### Given data
----

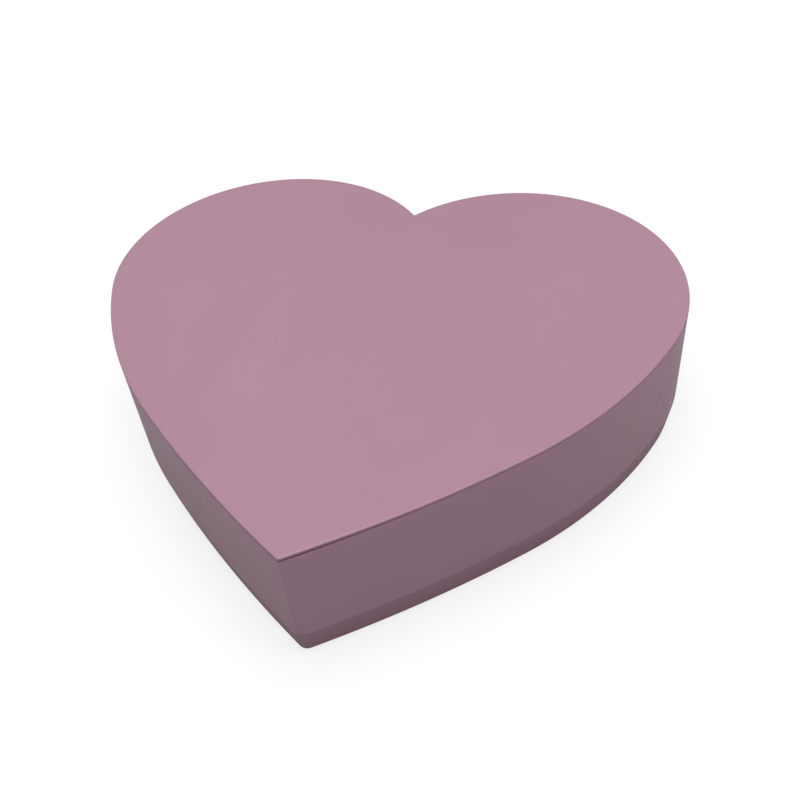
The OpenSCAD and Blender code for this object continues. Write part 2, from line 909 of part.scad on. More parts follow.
// Plate for the right-hand ends of the cylinder and idler arbors, and a post for the idler
module gear_frame() {
    color(brass) in_movement() difference() {
        union() {
            translate([frame_x, cyl_y - 3, bed_top]) cube([1, 14, cyl_z - bed_top + 2]);
            translate([frame_x, cyl_y - 3, bed_top]) cube([4.4, 14, 0.8]);
        }
        at_cylinder(frame_x - 1) cylinder(h = 3, r = arbor_r + run_fit);
        at_idler(frame_x - 1) cylinder(h = 3, r = idler_r + run_fit);
        at_frame_screws() translate([0, 0, -1]) cylinder(h = 3, r = 0.7);
    }
}

module at_frame_screws() {
    for (y = [cyl_y - 1, cyl_y + 9]) {
        translate([frame_x + 2.8, y, bed_top]) children();
    }
}

module frame_screws() {
    color(dark_steel) in_movement() at_frame_screws() translate([0, 0, 0.8])
        slot_screw(1.3, 0.9, 0.7, 0.8);
}

module idler_arbor() {
    color(steel) in_movement() at_idler(13.6) cylinder(h = frame_x + 1 - 13.6, r = idler_r);
}

module idler_pinion() {
    color(brass) in_movement() at_idler(cyl_gear_x - 0.2) difference() {
        linear_extrude(1.6) rotate(180 / pinion_n) gear_outline(pinion_n, 0.36, 0.14);
        translate([0, 0, -1]) cylinder(h = 5, r = idler_r);
    }
}

module worm_wheel() {
    color([0.92, 0.90, 0.84]) in_movement() at_idler(worm_x - 0.5) difference() {
        linear_extrude(1) gear_outline(worm_wheel_n, 0.26, 0.10);
        translate([0, 0, -1]) cylinder(h = 5, r = idler_r);
    }
}

module at_worm(z) {
    translate([worm_x, worm_y, z]) children();
}

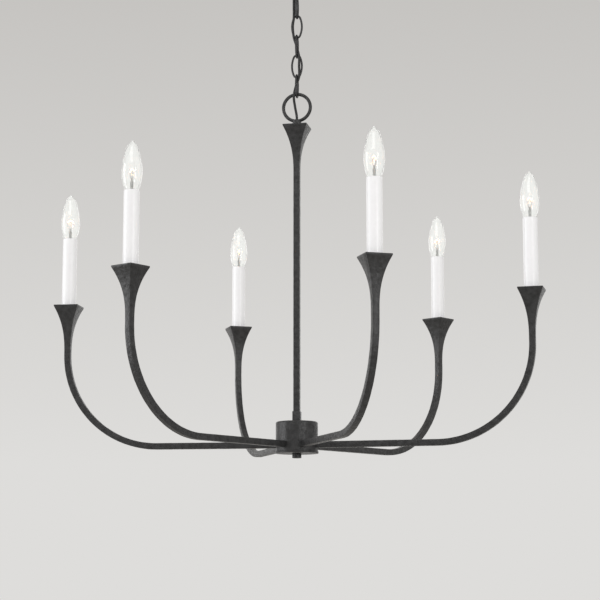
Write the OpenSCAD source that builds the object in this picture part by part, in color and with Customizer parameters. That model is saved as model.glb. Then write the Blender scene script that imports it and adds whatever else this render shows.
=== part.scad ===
// Six arm candle chandelier in black iron, hung by a chain from a round ceiling canopy.
// Millimetres, +Z up. The origin is the centre of the two ceiling screws, in the ceiling's plane.

/* [Overall] */
// Column axis to each candle's axis
arm_reach = 360; // [240:5:480]
// Arms' centreline up to the top of the square cup plates
cup_rise = 227; // [226:1:320]
// Arms' centreline up to the top of the column's capital
column_rise = 497; // [380:1:680]

/* [Square bars] */
// Side of the square arms and column
bar_side = 9.5; // [8:0.1:14]
// Wall of the square bars, which carry the wires
bar_wall = 1.2; // [0.8:0.1:2]
// Radius of the arm's bend, on its centreline
bend_r = 144; // [60:1:145]

/* [Flared plates] */
// Side of the cup plates and of the capital
plate_side = 38; // [26:0.5:60]
// Height of a plate's upright edge
plate_edge = 2; // [1:0.1:4]
// Plate's top down to where the flare meets the bar
flare_h = 75; // [40:1:76]
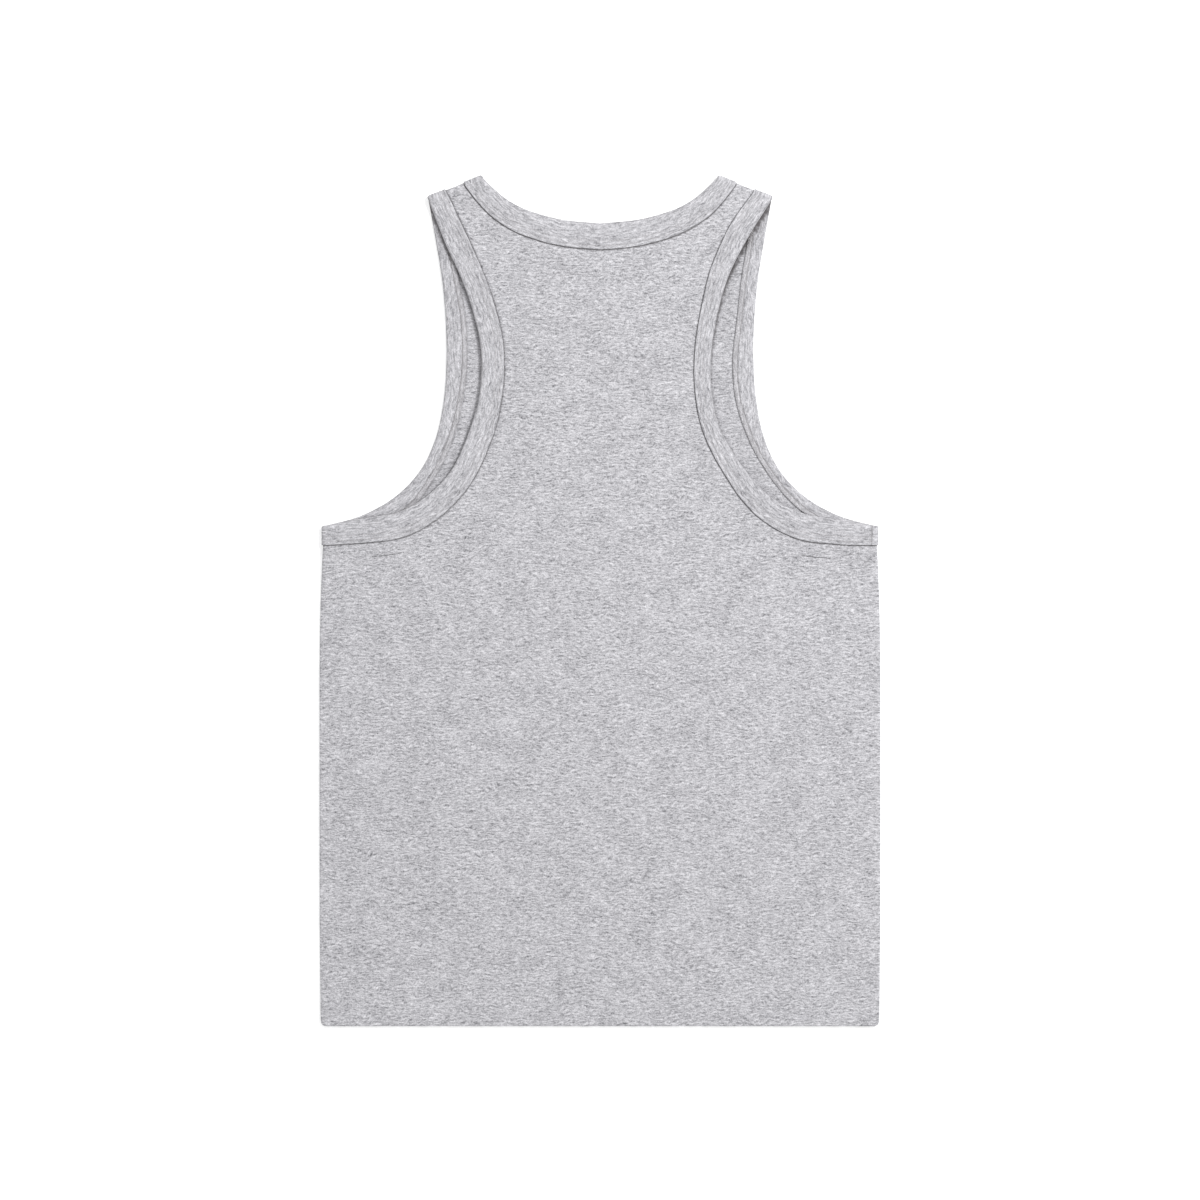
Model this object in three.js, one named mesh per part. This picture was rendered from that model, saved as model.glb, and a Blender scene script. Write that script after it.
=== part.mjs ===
// A jersey tank top laid flat with its front panel down and its back panel up.
// Five sewn pieces: front panel, back panel, a neck band and two armhole bands.
// Each band is a folded strip that takes the raw edge of both panels between its two legs,
// and runs in one closed loop round the neck or the armhole, over the shoulder and side folds.
// Units are millimetres. X runs across the garment, Y from hem to shoulder, Z up from the surface.
import * as THREE from "three";
import { mergeVertices } from "three/addons/utils/BufferGeometryUtils.js";

// Cloth
const PANEL_WALL = 1.0;
const BAND_WALL = 1.0;
const SEAM_GAP = 0.3;
const HEM_PLY = 0.9;
const HEM_DEPTH = 20;
const HEM_STEP = 1.5;
const LEG_LEVEL = PANEL_WALL / 2 + SEAM_GAP; // inner face of a band's leg, from the panel's middle
const BAND_LEVEL = LEG_LEVEL + BAND_WALL; // outer face of a band's leg
const RAW_EDGE = BAND_WALL + SEAM_GAP; // the panel's raw edge, inside the band's fold
const INNER_LEG_EXTRA = 1.0; // the leg on the wrong side is cut this much wider
const EDGE_ROUND = { in: 0.4, level: 0.72 * BAND_LEVEL }; // a corner of the band's rounded fold

// Heights of the panels' middle surfaces over the table
const FRONT_LOW = PANEL_WALL / 2;
const FRONT_LIFT = BAND_LEVEL - FRONT_LOW; // a band's lower leg lifts the front panel this much
const BACK_LOW = 2.6;
const BACK_OVER_BAND = 2.6; // the back panel climbs this much over the front panel's bands
const BACK_OWN_BAND = 0.7; // and this much more where it has a band of its own
const BACK_OVER_HEM = 1.0;
const HEM_FADE = 35;

// How far each lift reaches past a band's seam, and how long it takes to fade
const OWN_FLAT = 2;
const OWN_FADE = 12;
const ARM_FLAT = 4;
const ARM_FADE = 26;
const NECK_FLAT = 16;
const NECK_FADE = 26;
const SHOULDER_FLAT = 12;
const SHOULDER_FADE = 30;

// Shoulder: the ends of its fold line, where the neck's and the armhole's edges meet it
const SHOULDER_NECK = { half: 100.2, y: 729.3 };
const SHOULDER_ARM = { half: 147.6, y: 710.8 };
const PIT_Y = 430.9;

// Side seam: half width of the panels at each height above the hem
const SIDE = [
  { y: 0, half: 238.6 },
  { y: 1.2, half: 239.9 },
  { y: 3.5, half: 240.5 },
  { y: 92, half: 241.4 },
  { y: 200, half: 241.5 },
  { y: 298, half: 241.5 },
  { y: 333, half: 241.2 },
  { y: 367, half: 240.5 },
  { y: 400, half: 239.2 },
  { y: 412, half: 238.3 },
  { y: PIT_Y, half: 238.3 },
];
const HEM_ROWS = [0, 1.2, 3.5, 10, HEM_DEPTH, HEM_DEPTH + HEM_STEP];
const SIDE_ROWS = [...HEM_ROWS, 45, 80, 130, 180, 230, 280, 320, 355, 380];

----

### Problem
From the records above, repeat exactly the lines from the one with "Write the OpenSCAD" through the one with "the ceiling's plane.", both included.

### Solution to this exercise
Write the OpenSCAD source that builds the object in this picture part by part, in color and with Customizer parameters. That model is saved as model.glb. Then write the Blender scene script that imports it and adds whatever else this render shows.
=== part.scad ===
// Six arm candle chandelier in black iron, hung by a chain from a round ceiling canopy.
// Millimetres, +Z up. The origin is the centre of the two ceiling screws, in the ceiling's plane.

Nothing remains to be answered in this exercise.